Los problemas que todo esto plantea son incontables. Si pensamos en la Iglesia como Estado, nos encontramos ante la última monarquía absoluta que queda en Europa. Se trata, pues, de una institución anacrónica. Y si pensamos en la Iglesia como institución religiosa, nos vemos ante una realidad poco ejemplar. Porque una institución en la que todo el poder queda concentrado en un solo hombre es una institución en la que no es posible respetar los derechos humanos de las personas. De ahí, la contradicción: el Papa predica por todo el mundo los derechos humanos, pero en su Estado y en su institución no es posible ponerlos en práctica. Nunca como ahora nos habíamos dado cuenta de que la Iglesia vive anclada en un modelo de sociedad y en un tipo de cultura que ya no existe.

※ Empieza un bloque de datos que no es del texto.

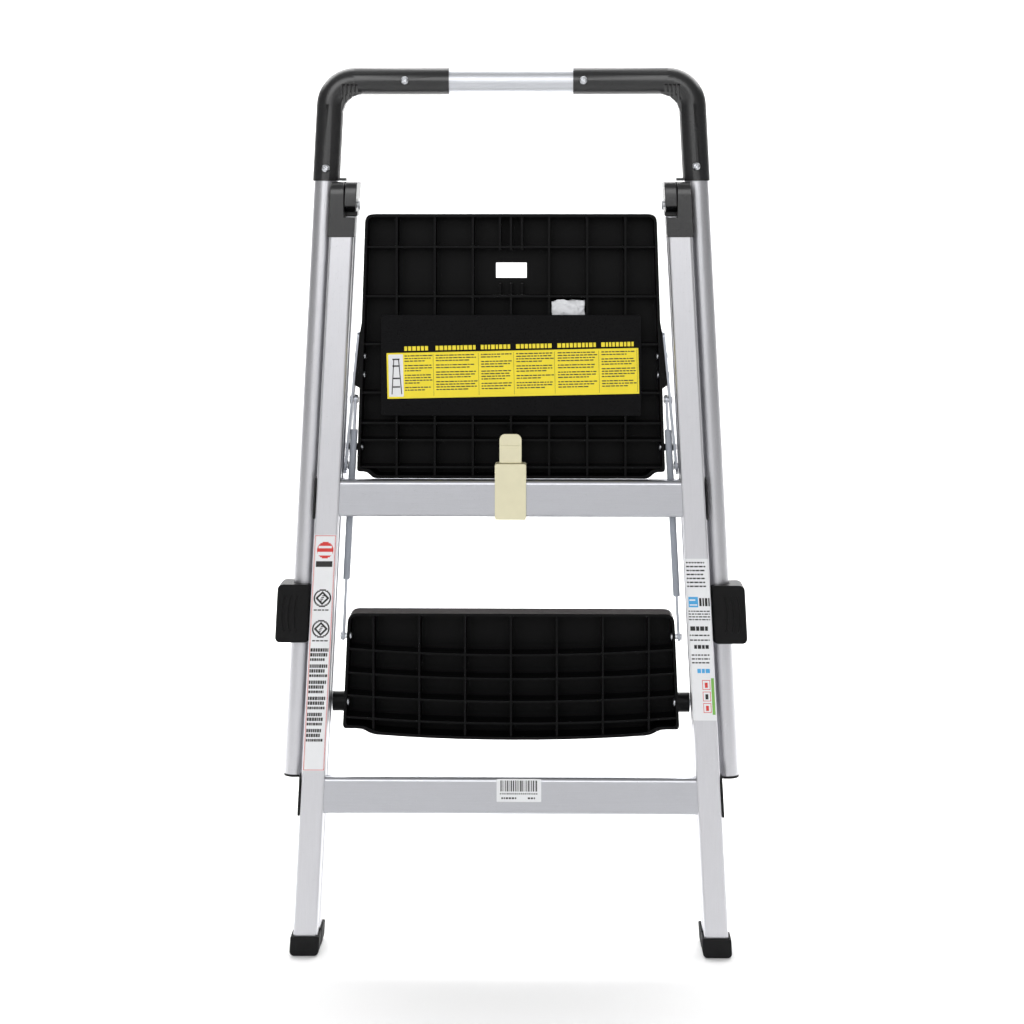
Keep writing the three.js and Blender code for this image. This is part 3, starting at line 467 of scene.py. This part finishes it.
def rectangle(u0, u1, v0, v1, radius=0.0):
    if radius <= 0:
        return [(u0, v0), (u1, v0), (u1, v1), (u0, v1)]
    points = []
    for cu, cv, start in ((u1 - radius, v0 + radius, -90), (u1 - radius, v1 - radius, 0),
                          (u0 + radius, v1 - radius, 90), (u0 + radius, v0 + radius, 180)):
        for step in range(5):
            turn = math.radians(start + 22.5 * step)
            points.append((cu + radius * math.cos(turn), cv + radius * math.sin(turn)))
    return points


def text_row(draw, u0, u1, v, height, index, gap=0.9, shortest=1.6, longest=5.2):
    """A row of short plain bars that reads as small print and spells nothing."""
    u = u0
    while u < u1 - shortest:
        width = min(rng.uniform(shortest, longest), u1 - u)
        draw(rectangle(u, u + width, v - height / 2, v + height / 2), index)
        u += width + gap


# The yellow label on the board sits a little askew.
LABEL_TILT = math.radians(1.25)
LABEL_MIDDLE = (2.0, 604.5)
LABEL_HALF = (132.3, 24.0)


def label_point(u, v):
    c, s = math.cos(LABEL_TILT), math.sin(LABEL_TILT)
    return LABEL_MIDDLE[0] + u * c - v * s, LABEL_MIDDLE[1] + u * s + v * c


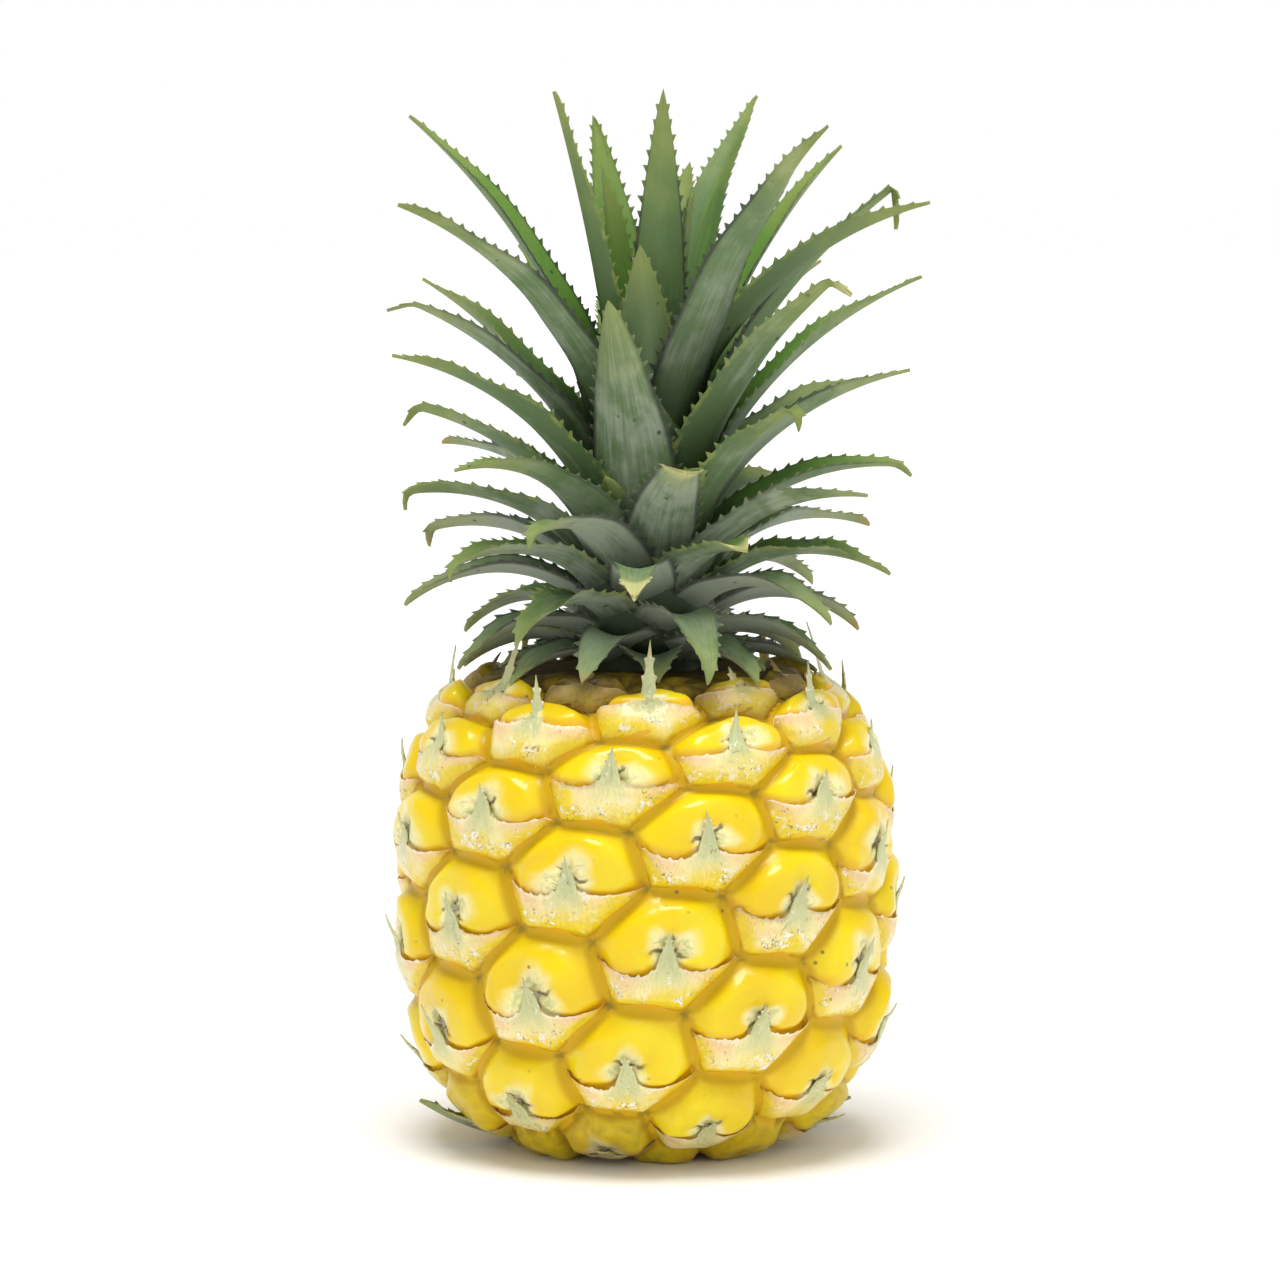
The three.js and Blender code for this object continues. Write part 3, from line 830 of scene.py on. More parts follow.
@dataclass
class FruitProfile:
    """The fruit's smooth outline, which every eye is laid on. Sizes in millimetres."""

    radius: float = 47.2
    widest: float = 47.5
    above: float = 45.0
    below: float = 50.0
    round_above: float = 3.4
    round_below: float = 2.8
    steps: int = 1200
    table: np.ndarray = field(init=False)

    def __post_init__(self) -> None:
        """Works out rows of conformal height, radius and height, from the base's middle to the top's."""
        turn = (np.arange(self.steps + 1) / self.steps * 2 - 1) * (math.pi / 2)
        high = turn > 0
        power = 2 / np.where(high, self.round_above, self.round_below)
        half = np.where(high, self.above, self.below)
        radius = self.radius * np.abs(np.cos(turn)) ** power
        height = self.widest + half * np.sign(turn) * np.abs(np.sin(turn)) ** power
        run = np.hypot(np.diff(radius), np.diff(height))
        between = np.maximum((radius[1:] + radius[:-1]) / 2, 1e-3)
        conformal = np.concatenate([[0.0], np.cumsum(run / between)])
        conformal -= conformal[self.steps // 2]
        self.table = np.stack([conformal, radius, height], axis=1)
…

Y no cabe decir que todo esto se justifica por las palabras de Cristo: Tú eres Pedro y sobre esta piedra edificaré mi Iglesia (Mt 16, 18). Ese texto se leyó, durante más de mil años, en la ordenación de los obispos. Porque la Iglesia pensaba entonces que Jesús había dirigido esas palabras a todos los apóstoles, no sólo a Pedro. Y el Concilio Vaticano II afirma que el sujeto de suprema potestad en la Iglesia es, no sólo el Papa, sino también el conjunto del episcopado (LG 22). Por eso el gran teólogo Y. Congar dijo que, durante el primer milenio, se tenía el convencimiento de que el poder pastoral había sido concedido igualmente al conjunto de los obispos. Lo que ocurre es que el Derecho Canónico ha concentrado todo el poder en el Papa. Pero sabemos que la estructura de la Iglesia no es jurídica, sino teológica. Y lo que está fuera de duda es que, en la Iglesia, lo jurídico no puede prevalecer sobre lo teológico. El día que esto quede resuelto, no se volverán a presentar situaciones tan penosas como la que estamos viviendo con motivo de la enfermedad de este Papa ejemplar. Pero quede claro que la ejemplaridad personal no suprime el anacronismo social y la contradicción organizativa en que hoy vive la Iglesia Católica.